Standard library: empty queries return exit status codes instead of strings

Containers such as stacks and arrays now write nothing to any output stream when queried for emptiness, and instead return an exit status code of 0 for “true” and 1 for “false.” It really should’ve been this way all along, but better late than never. This better matches ordinary Unix conventions.

Expanded and elaborated the language spec

A key focus recently is to finalize the language spec for v1.0. Certain behaviors which were previously implicit (or undefined) have been made explicit in the spec, and some edge cases have been clarified. Most importantly, the spec now defines exactly when destructors are called and who manages object lifetimes. Having a document that says what the behavior should be is necessary to make sure the compiler is behaving correctly.

Future Changes

There is still one key language feature missing from Bash++ that must be added before the compiler can be called “feature-complete.” That is: full support for parameter expansion on non-primitive references. This will not be a very difficult change; it’s really just a question of sitting down and doing the work.

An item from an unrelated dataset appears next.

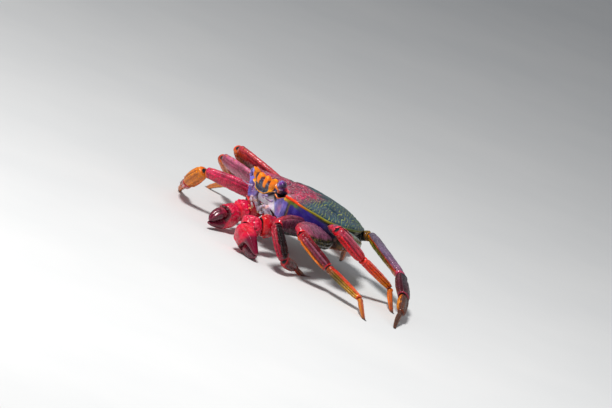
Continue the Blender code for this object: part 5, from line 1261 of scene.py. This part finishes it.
def make_claw(name):
    c = CLAWS[name]
    axm, axc, axp = unit(np.subtract(c["m1"], c["m0"])), unit(np.subtract(c["c1"], c["m1"])), unit(np.subtract(c["tip"], c["c1"]))
    rng = np.random.default_rng(len(name) + (5 if name[-1] == "l" else 9))
    dark_arc = C(0.014, 0.040, 0.030)
    # base
    g = Seg(c["base"], c["m0"], c["em"], CL_BASE, nu=60, nv=60, cap=0.2)
    g.push(-0.006 * bump(g.U, 0.45, 0.04) + 0.003 * fbm(g.P, 20.0, 3, 1) + 0.004 * bump(g.U, 0.38, 0.03) + 0.004 * bump(g.U, 0.54, 0.03))
    g.socket(np.array(c["m0"]), axm, d0=-0.008, depth=0.02, lip=0.002, width=0.010)
    col, ln = claw_paint(g, C(0.55, 0.05, 0.06), 0.3)
    col = mixc(col, C(0.60, 0.36, 0.34), ss(-g.CE, 0.1, 0.9) * 0.6)
    col, msk = finish_paint(g, col, dict(rim=(0.66, 0.05, 0.06), hollow=dark_arc), 0.3, 0.4, 0.1)
    sk = Skin()
    g.into(sk, col, msk)
    sk.make(name + "_hip", name + "_base", [M_CLAW, M_HORN])
    # merus
    g = Seg(c["m0"], c["m1"], c["em"], CL_MERUS, nu=110, nv=96, cap=0.14, cap_end=0.08)
    f = g.loc[..., 2] / 0.0165 + 0.8 * noise(g.P, 26.0, 2) - 0.5 * g.CE ** 2
    f = f - np.floor(f)
    keep = ss(noise(g.P, 40.0, 3), -0.3, 0.1) * ss(g.U, 0.12, 0.2) * (1 - ss(g.U, 0.82, 0.9))
    wr = np.exp(-((f - 0.5) / 0.2) ** 2) * keep
    g.push(0.0035 * wr + 0.003 * fbm(g.P, 18.0, 3, 4) + 0.006 * bump(g.CE, 1.0, 0.14) * ss(g.U, 0.2, 0.4))
    g.socket(np.array(c["m1"]), axc, d0=-0.003, depth=0.014, lip=0.002, width=0.008)
    col, ln = claw_paint(g, C(0.62, 0.010, 0.030), 0.0)
    # painted highlight: pale colour on the wrinkle crests
    col = mixc(col, PALE * 0.85, wr * 0.30)
    col, msk = finish_paint(g, col, dict(rim=(0.80, 0.05, 0.05), hollow=dark_arc), 0.45, 0.3, 0.0)
    sk = Skin()
    g.into(sk, col, msk)
    p, n, _, _ = surface_pick(g, np.array([0.62, 0.72, 0.80, 0.86, 0.80, 0.72]), np.array([0, 0, 0, 0, np.pi, np.pi]))
    spines(sk, p - n * 0.003, n * 0.9 + g.ax * 0.5, np.array([0.012, 0.014, 0.018, 0.020, 0.014, 0.011]), 0.0065, CRIM, C(0.95, 0.45, 0.30), mi=1, sides=8)
    sk.make(name + "_arm", name + "_merus", [M_CLAW, M_HORN])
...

Apart from that, I have a goal to separate codegen from AST traversal and implement an optimizer pass. At the moment, code is generated at the same time as we’re building our IR. This is of course very performant, but it also prevents us from doing any optimizations on that IR. We should, ideally, change the architecture of the compiler to first traverse the AST to build the IR, then perform optimizations on that IR (dead code elimination, inlining, etc), and finally generate code from the optimized IR. This is a non-trivial amount of work, but it would be big deal.

I would also like to provide support for more editors. At the moment, we ship a VSCode extension which provides syntax highlighting and language server support, because VSCode is probably the most common editor currently. However, I would like to support as many editors as we can, and personally I’m not a fan of VSCode myself.